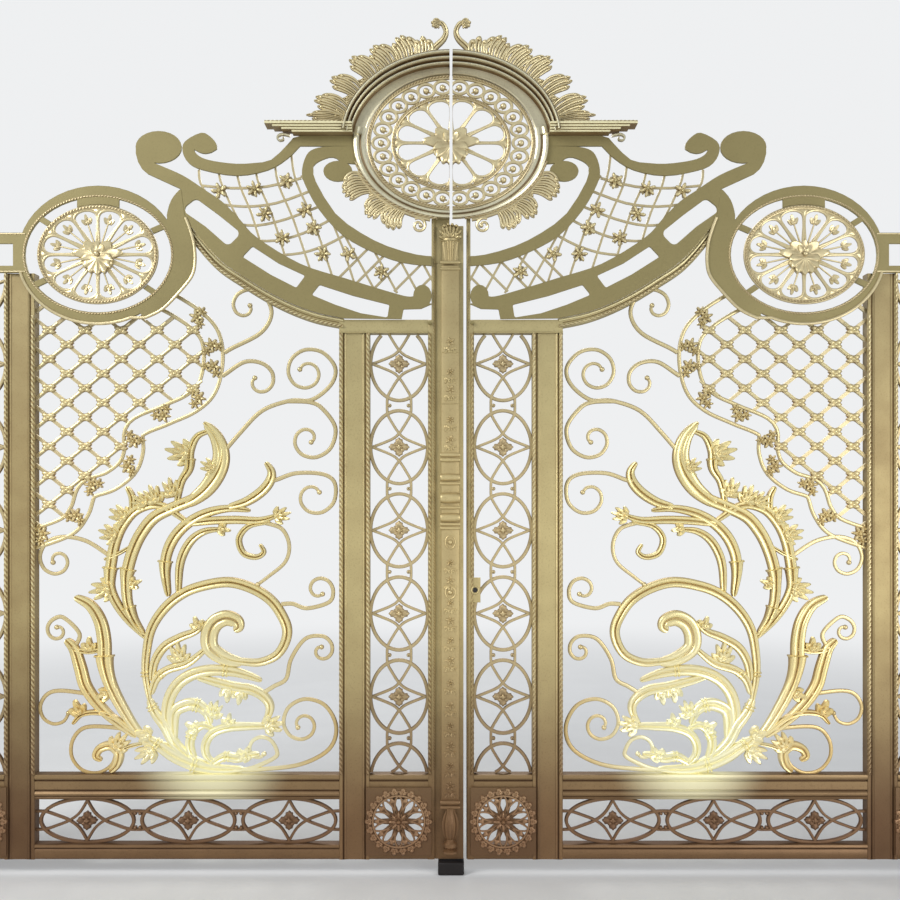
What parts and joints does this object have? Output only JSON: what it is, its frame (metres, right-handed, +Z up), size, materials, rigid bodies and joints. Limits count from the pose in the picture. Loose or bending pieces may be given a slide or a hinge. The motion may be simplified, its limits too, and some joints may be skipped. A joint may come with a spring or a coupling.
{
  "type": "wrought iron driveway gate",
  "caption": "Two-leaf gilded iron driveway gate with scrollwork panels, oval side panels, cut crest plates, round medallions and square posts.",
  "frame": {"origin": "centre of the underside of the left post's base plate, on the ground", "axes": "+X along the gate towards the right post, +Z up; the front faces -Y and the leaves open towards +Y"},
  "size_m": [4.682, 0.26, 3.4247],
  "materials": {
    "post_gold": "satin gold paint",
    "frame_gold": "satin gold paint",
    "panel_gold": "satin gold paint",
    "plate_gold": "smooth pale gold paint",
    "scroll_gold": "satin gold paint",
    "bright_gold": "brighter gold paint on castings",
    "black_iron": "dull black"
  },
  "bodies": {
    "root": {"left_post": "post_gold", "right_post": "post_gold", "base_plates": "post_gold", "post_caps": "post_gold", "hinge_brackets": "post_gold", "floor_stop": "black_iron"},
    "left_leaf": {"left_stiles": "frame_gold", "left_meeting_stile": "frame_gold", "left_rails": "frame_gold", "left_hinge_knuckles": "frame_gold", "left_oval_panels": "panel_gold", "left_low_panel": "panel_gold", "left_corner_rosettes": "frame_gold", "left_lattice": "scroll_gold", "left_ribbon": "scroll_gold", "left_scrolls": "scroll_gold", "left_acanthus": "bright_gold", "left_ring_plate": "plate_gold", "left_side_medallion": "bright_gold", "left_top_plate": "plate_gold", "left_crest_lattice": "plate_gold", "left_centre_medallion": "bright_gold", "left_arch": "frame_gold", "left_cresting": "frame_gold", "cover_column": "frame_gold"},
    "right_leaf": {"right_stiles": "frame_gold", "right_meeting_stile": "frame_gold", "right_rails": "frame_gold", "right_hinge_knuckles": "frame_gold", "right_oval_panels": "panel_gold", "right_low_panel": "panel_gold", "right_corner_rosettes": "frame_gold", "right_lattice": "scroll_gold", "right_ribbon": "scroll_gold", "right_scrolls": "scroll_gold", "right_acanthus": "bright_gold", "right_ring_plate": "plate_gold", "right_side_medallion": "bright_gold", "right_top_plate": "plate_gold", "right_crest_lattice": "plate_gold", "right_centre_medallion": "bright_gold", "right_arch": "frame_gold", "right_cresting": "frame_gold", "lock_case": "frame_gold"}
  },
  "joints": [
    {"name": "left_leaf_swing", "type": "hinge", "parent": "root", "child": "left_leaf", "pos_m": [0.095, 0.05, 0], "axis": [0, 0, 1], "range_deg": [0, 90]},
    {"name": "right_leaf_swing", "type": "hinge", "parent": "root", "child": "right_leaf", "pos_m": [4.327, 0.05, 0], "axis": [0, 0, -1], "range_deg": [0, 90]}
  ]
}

--

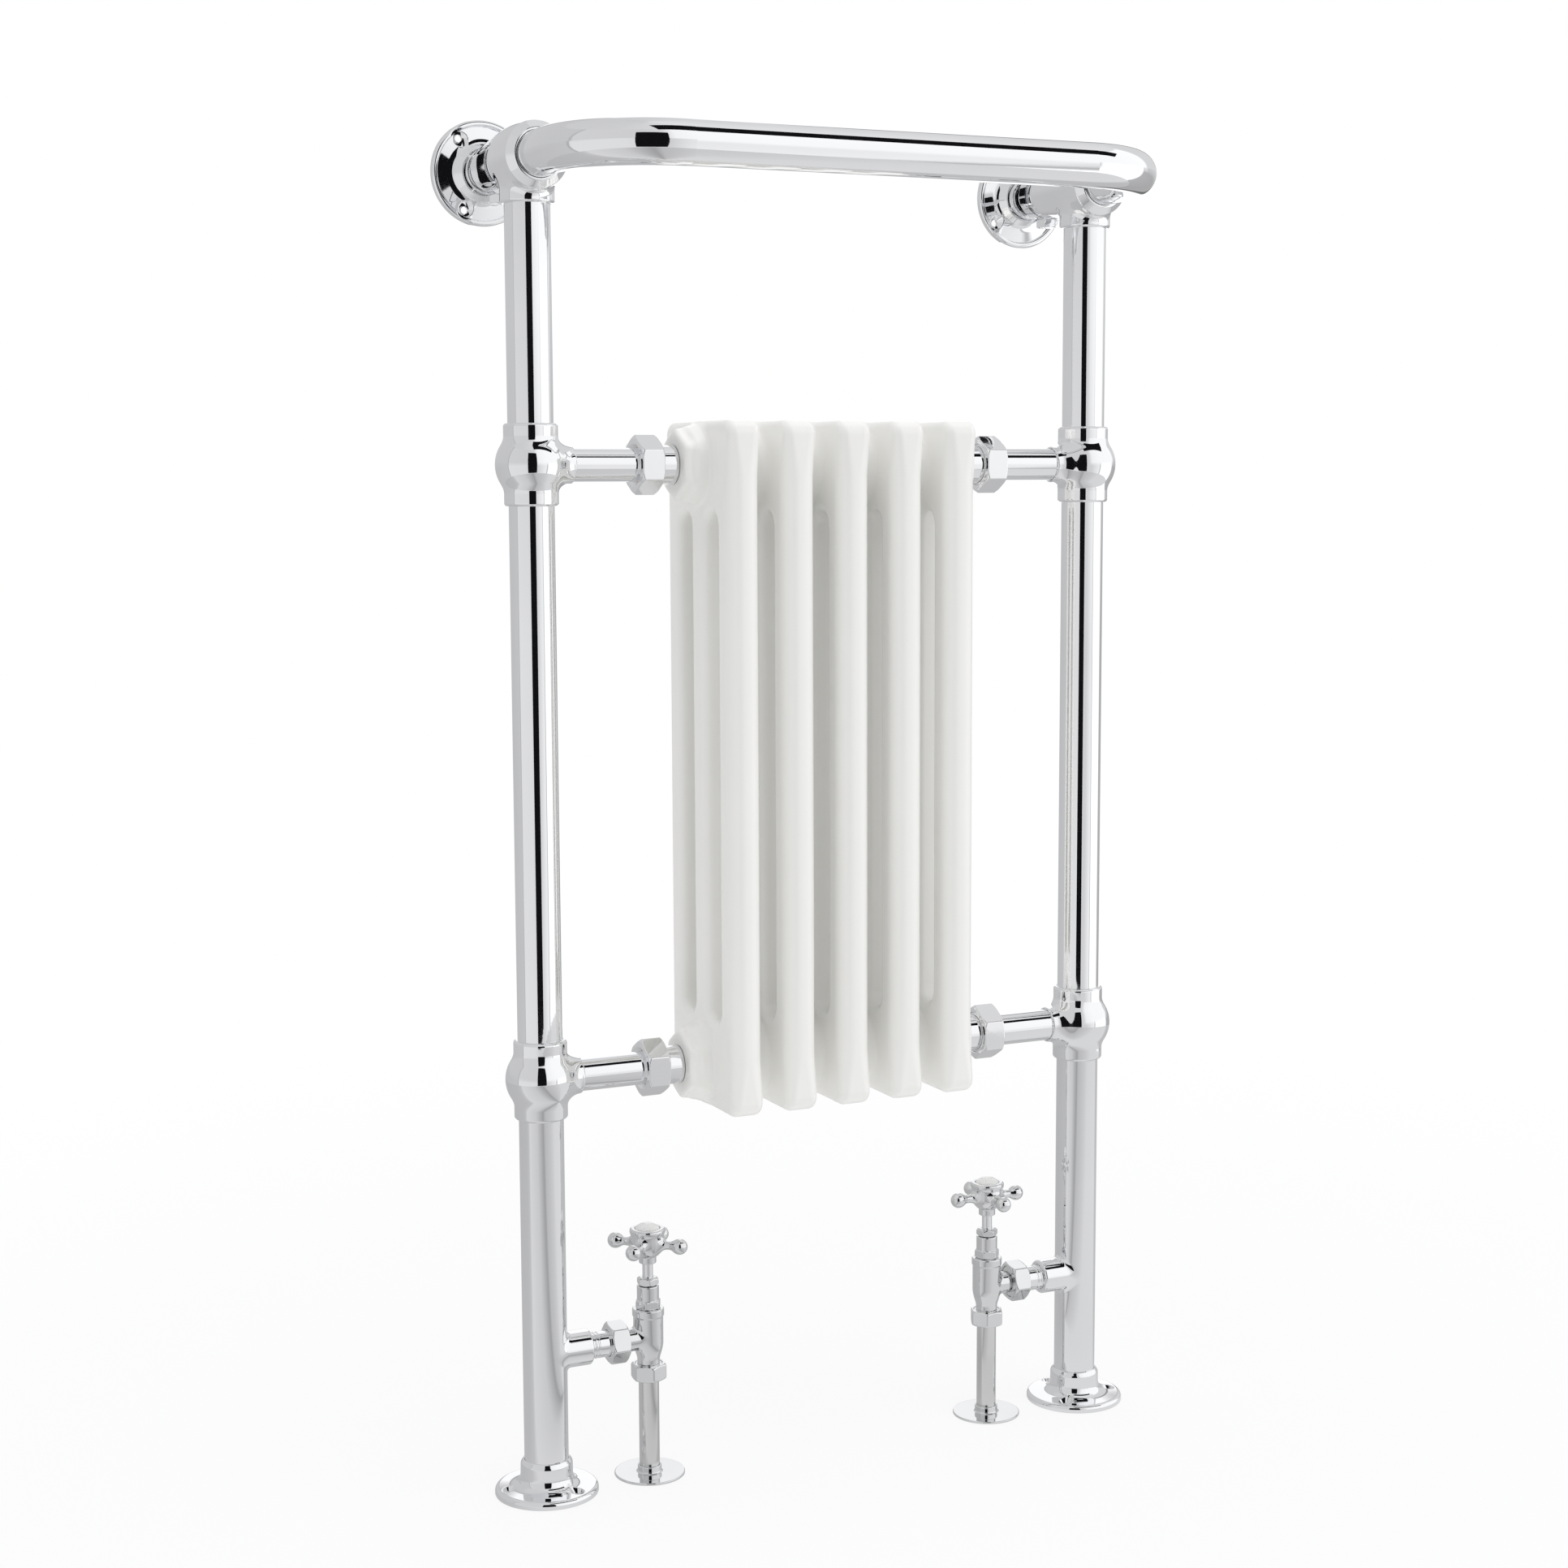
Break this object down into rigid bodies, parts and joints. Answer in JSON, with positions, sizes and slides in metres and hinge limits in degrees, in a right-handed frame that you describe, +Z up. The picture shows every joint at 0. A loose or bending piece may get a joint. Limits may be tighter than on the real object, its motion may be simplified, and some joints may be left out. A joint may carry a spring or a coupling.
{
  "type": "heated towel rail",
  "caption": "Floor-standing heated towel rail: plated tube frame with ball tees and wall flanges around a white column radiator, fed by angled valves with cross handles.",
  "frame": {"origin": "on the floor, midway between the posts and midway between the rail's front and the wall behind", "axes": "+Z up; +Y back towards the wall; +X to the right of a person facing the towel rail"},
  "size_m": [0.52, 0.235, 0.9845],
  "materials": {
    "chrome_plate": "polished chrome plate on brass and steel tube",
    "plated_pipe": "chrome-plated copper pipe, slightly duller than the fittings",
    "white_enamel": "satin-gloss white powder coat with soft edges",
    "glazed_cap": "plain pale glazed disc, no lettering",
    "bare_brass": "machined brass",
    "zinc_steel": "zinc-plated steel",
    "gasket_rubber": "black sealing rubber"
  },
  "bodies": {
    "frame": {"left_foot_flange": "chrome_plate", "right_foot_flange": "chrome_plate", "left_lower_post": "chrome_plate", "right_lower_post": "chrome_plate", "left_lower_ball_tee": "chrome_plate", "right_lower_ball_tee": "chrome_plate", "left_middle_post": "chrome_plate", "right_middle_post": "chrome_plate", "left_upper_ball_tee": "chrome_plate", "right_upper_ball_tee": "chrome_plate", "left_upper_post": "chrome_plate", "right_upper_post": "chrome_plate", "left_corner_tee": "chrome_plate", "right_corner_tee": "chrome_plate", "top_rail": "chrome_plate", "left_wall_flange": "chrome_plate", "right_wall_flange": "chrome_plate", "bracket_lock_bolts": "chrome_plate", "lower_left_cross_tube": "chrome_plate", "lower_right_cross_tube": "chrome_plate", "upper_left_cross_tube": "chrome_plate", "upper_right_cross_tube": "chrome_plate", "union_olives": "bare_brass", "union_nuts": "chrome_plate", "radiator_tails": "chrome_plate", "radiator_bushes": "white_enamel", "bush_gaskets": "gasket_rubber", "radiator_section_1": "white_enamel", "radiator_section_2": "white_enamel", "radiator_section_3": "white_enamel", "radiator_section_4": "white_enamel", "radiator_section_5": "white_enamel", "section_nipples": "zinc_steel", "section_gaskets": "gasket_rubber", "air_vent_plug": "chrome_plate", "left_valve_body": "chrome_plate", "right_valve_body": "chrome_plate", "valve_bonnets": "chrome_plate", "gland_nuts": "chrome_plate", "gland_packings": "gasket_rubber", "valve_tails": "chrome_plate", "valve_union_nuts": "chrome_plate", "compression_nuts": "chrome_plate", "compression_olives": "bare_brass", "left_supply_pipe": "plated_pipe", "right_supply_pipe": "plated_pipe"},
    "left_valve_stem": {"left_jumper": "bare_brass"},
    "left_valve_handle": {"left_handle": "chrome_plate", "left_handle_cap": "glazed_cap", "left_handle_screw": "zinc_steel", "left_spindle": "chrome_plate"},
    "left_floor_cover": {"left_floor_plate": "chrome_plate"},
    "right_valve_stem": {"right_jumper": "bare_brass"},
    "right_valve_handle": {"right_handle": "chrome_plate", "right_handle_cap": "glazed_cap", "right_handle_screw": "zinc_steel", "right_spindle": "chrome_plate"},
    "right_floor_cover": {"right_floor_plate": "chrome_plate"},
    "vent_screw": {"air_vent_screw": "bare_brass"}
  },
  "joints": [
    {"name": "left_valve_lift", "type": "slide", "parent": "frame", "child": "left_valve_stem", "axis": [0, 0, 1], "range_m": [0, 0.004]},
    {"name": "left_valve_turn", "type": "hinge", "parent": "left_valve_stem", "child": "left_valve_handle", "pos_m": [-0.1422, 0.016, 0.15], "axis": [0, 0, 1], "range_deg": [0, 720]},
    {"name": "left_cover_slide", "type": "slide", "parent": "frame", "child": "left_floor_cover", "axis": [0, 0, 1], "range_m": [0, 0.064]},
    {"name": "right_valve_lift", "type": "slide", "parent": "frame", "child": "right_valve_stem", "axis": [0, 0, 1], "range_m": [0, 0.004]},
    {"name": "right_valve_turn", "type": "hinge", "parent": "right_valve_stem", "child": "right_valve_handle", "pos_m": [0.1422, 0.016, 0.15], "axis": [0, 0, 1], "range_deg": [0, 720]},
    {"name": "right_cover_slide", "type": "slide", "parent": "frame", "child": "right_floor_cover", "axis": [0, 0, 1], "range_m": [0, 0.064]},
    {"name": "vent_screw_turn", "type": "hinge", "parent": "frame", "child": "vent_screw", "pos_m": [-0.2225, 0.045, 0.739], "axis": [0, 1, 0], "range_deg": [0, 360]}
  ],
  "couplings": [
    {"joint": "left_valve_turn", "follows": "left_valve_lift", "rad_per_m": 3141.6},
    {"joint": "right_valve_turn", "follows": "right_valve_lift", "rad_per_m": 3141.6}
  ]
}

### THE TASK
List every line in the records above that contains the word "bodies".

### SOLUTION
What parts and joints does this object have? Output only JSON: what it is, its frame (metres, right-handed, +Z up), size, materials, rigid bodies and joints. Limits count from the pose in the picture. Loose or bending pieces may be given a slide or a hinge. The motion may be simplified, its limits too, and some joints may be skipped. A joint may come with a spring or a coupling.
  "bodies": {
Break this object down into rigid bodies, parts and joints. Answer in JSON, with positions, sizes and slides in metres and hinge limits in degrees, in a right-handed frame that you describe, +Z up. The picture shows every joint at 0. A loose or bending piece may get a joint. Limits may be tighter than on the real object, its motion may be simplified, and some joints may be left out. A joint may carry a spring or a coupling.
  "bodies": {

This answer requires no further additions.